Here are a few tips and tricks I learned along the way.
- When ironing the fabric, the iron released build-up calcium from the water used for steam.
- Picking up the debris was very easy using Scotch-Brite™ 50% Stickier Lint Roller. This lint roller is definitely a must-have tool when working with fabric. It is precisely 50% more adhesive to pick up more than hair or lint, it picked up all the debris and calcium build-up that the iron left on my fabric.
- And speaking of pet hair, how about the surprise I found under my ottoman? I picked it up to reach the window and unscrew the old roman shades.
Obviously, I have not turned it upside down in almost three years… Our late cat, Paisley, used to sleep underneath it… Shh! Please don’t tell my husband LOL
So, like every time I start a project, I get involved in many other tasks. Like cleaning all the ottoman surface with the lint roller. A total breeze.

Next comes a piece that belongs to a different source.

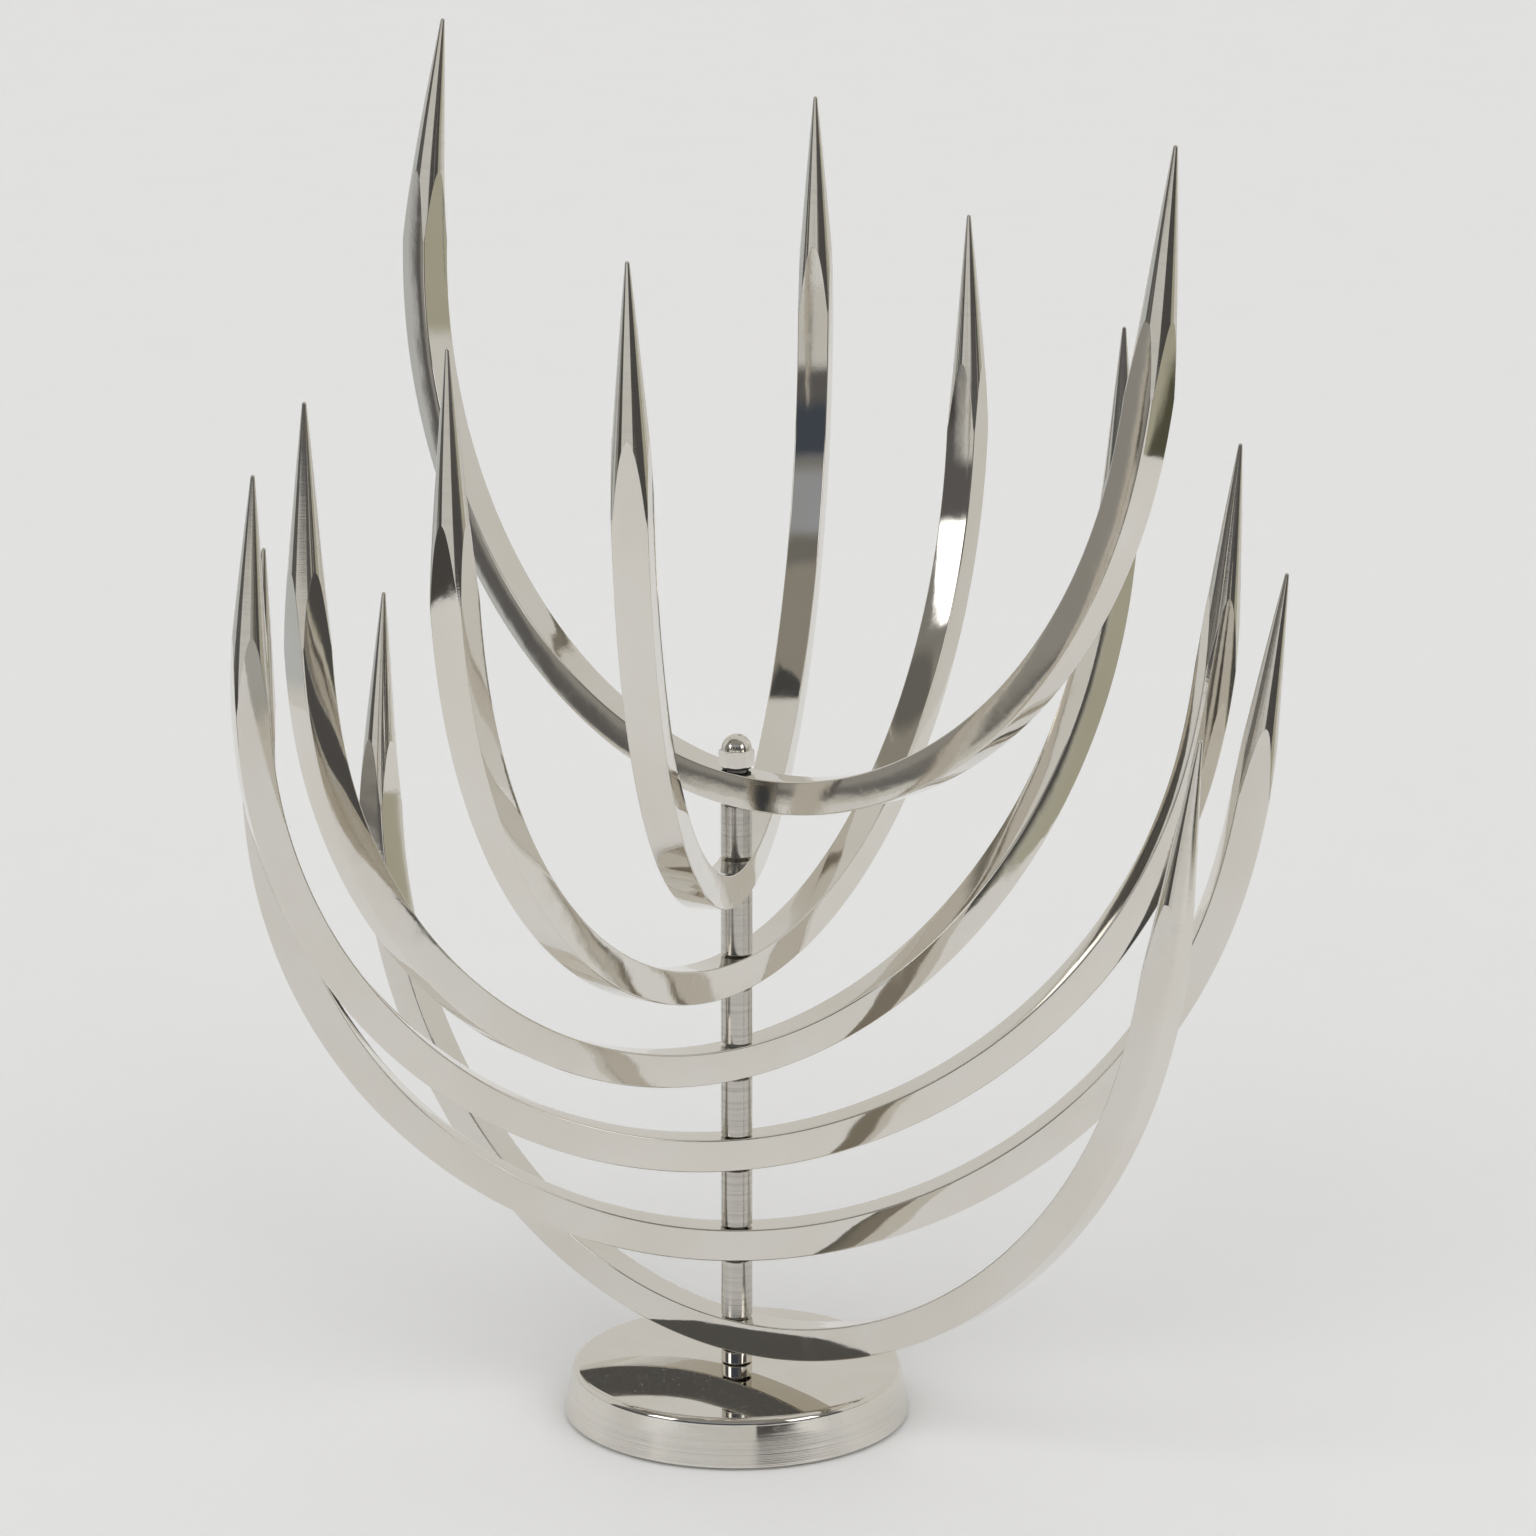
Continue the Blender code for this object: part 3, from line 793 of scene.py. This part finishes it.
def make_camera():
    """The photograph's camera, fitted to the bars' places."""
    forward = Vector(
        (math.sin(YAW) * math.cos(PITCH), math.cos(YAW) * math.cos(PITCH), -math.sin(PITCH))
    )
    level = Vector((math.cos(YAW), -math.sin(YAW), 0.0))
    upright = level.cross(forward)
    right = math.cos(ROLL) * level + math.sin(ROLL) * upright
    up = math.cos(ROLL) * upright - math.sin(ROLL) * level
    data = bpy.data.cameras.new("camera")
    data.sensor_width = SENSOR_WIDTH
    data.lens = SENSOR_WIDTH * FOCAL_SHARE
    camera = bpy.data.objects.new("camera", data)
    bpy.context.scene.collection.objects.link(camera)
    camera.matrix_world = Matrix(
        (
            (right.x, up.x, -forward.x, 0.0),
            (right.y, up.y, -forward.y, -CAMERA_AWAY),
            (right.z, up.z, -forward.z, CAMERA_HEIGHT),
            (0.0, 0.0, 0.0, 1.0),
        )
    )
    bpy.context.scene.camera = camera


# ----------------------------------------------------------- room, floor, light

# The strip of floor that the polish mirrors, and the whole floor's reach.
STRIP_LEFT, STRIP_RIGHT, STRIP_FRONT, STRIP_BACK = -0.78, 0.76, -1.7, 9.0
FLOOR_REACH = 14.0
FLOOR_COLOUR = (0.945, 0.943, 0.937)
WORLD_LOW, WORLD_HIGH = (0.745, 0.745, 0.742), (0.30, 0.30, 0.30)
WORLD_FADE = (0.12, 0.22)  # sines of the elevations between which low turns into high
SUNS = (  # azimuth from the camera's side and + from the right, elevation, strength
    (-38, 32, 1.2),
    (38, 32, 1.2),
    (-125, 65, 0.17),
    (125, 65, 0.17),
)
SUN_ANGLE = 55
ROOM_RADIUS = 9.0
ROOM_SUBDIVISIONS = 5

# What the polish mirrors: a light tent behind, a dim room in front with two soft boxes.
# Each row is (azimuth from, to, elevation from, to, edge softness, colour), azimuth 0
# towards the camera and + to the right, in degrees, later rows over earlier ones.
ROOM_BACK = (0.67, 0.66, 0.635)
ROOM_PATCHES = (
    (-95, 76, -40, 25, 3, (0.116, 0.113, 0.113)),
    (-95, 76, 25, 62, 8, (0.235, 0.230, 0.215)),
    (-110, 62, 46, 97, 10, (0.29, 0.27, 0.235)),
    (-140, -95, -15, 5, 2, (0.53, 0.55, 0.56)),
    (-99, -91.5, -25, -12.6, 1, (0.60, 0.59, 0.55)),
    (-91.5, -80, -25, -11.6, 1, (0.60, 0.59, 0.55)),
    (-91.5, -80, -10.5, -3, 2, (0.30, 0.29, 0.27)),
    (-75, -57, -25, -1, 4, (0.070, 0.066, 0.064)),
    (-57, 13, -16, 5, 3, (0.62, 0.615, 0.595)),
    (13, 76, -25, 2, 3, (0.082, 0.079, 0.078)),
    (-38, 8, 13, 27, 5, (0.060, 0.072, 0.095)),
    (-38, 20, 30, 46, 5, (0.33, 0.345, 0.37)),
    (-38, 20, 46, 53, 4, (0.180, 0.175, 0.160)),
    (-90, -68, 10, 27, 3, (0.113, 0.113, 0.114)),
    (-90, -67, 43, 58, 5, (0.150, 0.146, 0.135)),
    (-106, -63, 76, 86, 4, (0.065, 0.066, 0.066)),
    (76, 100, -30, 7, 4, (0.42, 0.41, 0.325)),
    (97, 107, -27, -15, 3, (0.09, 0.088, 0.06)),
    (-64, -45, 17, 39, 2.0, (2.3, 2.3, 2.3)),
    (37, 59, 17, 40, 2.0, (2.3, 2.3, 2.3)),
)


def only_seen_by(obj, camera=False, diffuse=False, glossy=False, shadow=False):
    """Hides the object from every kind of ray that isn't named."""
    obj.visible_camera = camera
    obj.visible_diffuse = diffuse
    obj.visible_glossy = glossy
    obj.visible_shadow = shadow
    obj.visible_transmission = camera
    obj.visible_volume_scatter = False


def rectangle(name, x0, y0, x1, y1, material):
    """A level part of the floor."""
    mesh = bpy.data.meshes.new(name)
    corners = [(x0, y0, 0.0), (x1, y0, 0.0), (x1, y1, 0.0), (x0, y1, 0.0)]
    mesh.from_pydata(corners, [], [(0, 1, 2, 3)])
    obj = new_object(name, mesh, material)
    return obj


def room_material():
    """The room's patches as plain light, by direction from the middle of the room."""
    material = bpy.data.materials.new("room")
    material.use_nodes = True
    tree = material.node_tree
    tree.nodes.clear()
    g = Graph(tree)
    place = g.node("ShaderNodeNewGeometry").outputs["Position"]
    unit = g.node("ShaderNodeVectorMath", place, operation="NORMALIZE").outputs[0]
    x, y, z = g.node("ShaderNodeSeparateXYZ", unit).outputs
    azimuth = g.math("DEGREES", g.math("ARCTAN2", x, g.times(y, -1.0)))
    elevation = g.math("DEGREES", g.math("ARCSINE", z))
    colour = ROOM_BACK
    for west, east, low, high, soft, patch in ROOM_PATCHES:
        inside = 1.0
        for value, start, end in ((azimuth, west, east), (elevation, low, high)):
            rise = g.step(value, start - soft / 2, start + soft / 2)
            fall = g.step(value, end - soft / 2, end + soft / 2)
            inside = g.times(inside, g.math("SUBTRACT", rise, fall, clamp=True))
        colour = g.mix(inside, colour, patch)
    light = g.node("ShaderNodeEmission", colour, 1.0)
    g.node("ShaderNodeOutputMaterial", light.outputs[0])
    return material


def make_room():
    """The sphere that only reflections see."""
    mesh = bpy.data.meshes.new("room")
    bm = bmesh.new()
    bmesh.ops.create_icosphere(bm, subdivisions=ROOM_SUBDIVISIONS, radius=ROOM_RADIUS)
    bm.to_mesh(mesh)
    bm.free()
    room = new_object("room", mesh, room_material())
    only_seen_by(room, glossy=True)


def make_floor():
    """One paper floor, of which the polish mirrors only the strip under the sculpture."""
    sweep = paper("floor_paper", FLOOR_COLOUR)
    rectangle("floor", STRIP_LEFT, STRIP_FRONT, STRIP_RIGHT, STRIP_BACK, sweep)
    for name, x0, y0, x1, y1 in (
        ("floor_left", -FLOOR_REACH, -FLOOR_REACH, STRIP_LEFT, FLOOR_REACH),
        ("floor_right", STRIP_RIGHT, -FLOOR_REACH, FLOOR_REACH, FLOOR_REACH),
        ("floor_front", STRIP_LEFT, -FLOOR_REACH, STRIP_RIGHT, STRIP_FRONT),
        ("floor_back", STRIP_LEFT, STRIP_BACK, STRIP_RIGHT, FLOOR_REACH),
    ):
        outer = rectangle(name, x0, y0, x1, y1, sweep)
        only_seen_by(outer, camera=True, diffuse=True, shadow=True)


def make_world():
    """Even light, paler towards the horizon."""
    world = bpy.data.worlds.new("studio")
    bpy.context.scene.world = world
    world.use_nodes = True
    g = Graph(world.node_tree)
    place = g.node("ShaderNodeTexCoord").outputs["Generated"]
    upward = g.node("ShaderNodeSeparateXYZ", place).outputs[2]
    sky = g.mix(g.step(upward, *WORLD_FADE), WORLD_LOW, WORLD_HIGH)
    g.tree.links.new(sky, world.node_tree.nodes["Background"].inputs["Color"])


def make_lights():
    """Soft light from four sides, for the floor only: the polish mirrors the room instead."""
    for number, (azimuth, elevation, strength) in enumerate(SUNS, 1):
        sun = bpy.data.lights.new(f"sun_{number}", "SUN")
        sun.energy = strength
        sun.angle = math.radians(SUN_ANGLE)
        obj = bpy.data.objects.new(sun.name, sun)
        bpy.context.scene.collection.objects.link(obj)
        obj.rotation_euler = (math.radians(90 - elevation), 0.0, math.radians(azimuth))
        obj.visible_glossy = False


make_camera()
make_room()
make_floor()
make_world()
make_lights()
bpy.context.scene.view_settings.view_transform = "Standard"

And, the easiest task ever… the moment when I said: ‘Why didn’t I think of this before? ‘ – that moment was when I took the heavy drapes down and a cloud of dust – the kind you see when the sun rays hit the dust particles – flew over my face.

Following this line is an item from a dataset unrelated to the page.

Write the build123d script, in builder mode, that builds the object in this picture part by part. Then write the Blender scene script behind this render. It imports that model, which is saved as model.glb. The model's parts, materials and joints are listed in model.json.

I used this giant Scotch-Brite™ 50% Stickier Lint Roller, and cleaned my drapes, rolling it up and down as if I was painting.
The roller is 8 inches wide and the handle is just as a paint roller, so it’s great for big surfaces such as my drapes. My first thought was to take them down and clean them on the floor.
But, to be totally honest, skip that hassle. The lint roller works perfect at any position, so for the second drape, I decided to leave it up and clean it like shown below.
I picked quite a few hairs… No pet hair here. These have been dry cleaned a few times!
These lint rollers are available at Target. Find them in the Home Improvement area, in the ‘Lint Care’ aisle, where the mops and brooms are.
Great tutorial Flavia – I’ve been meaning to dust off my sewing machine to work on some curtain projects in our basement, but love this idea far better! The roman blinds you created are simple and elegant. Thanks for sharing. Pinning!
Thank you, Jelica! You are so talented, I have no doubt you can make your very own, and very beautiful roman shades. Hugs!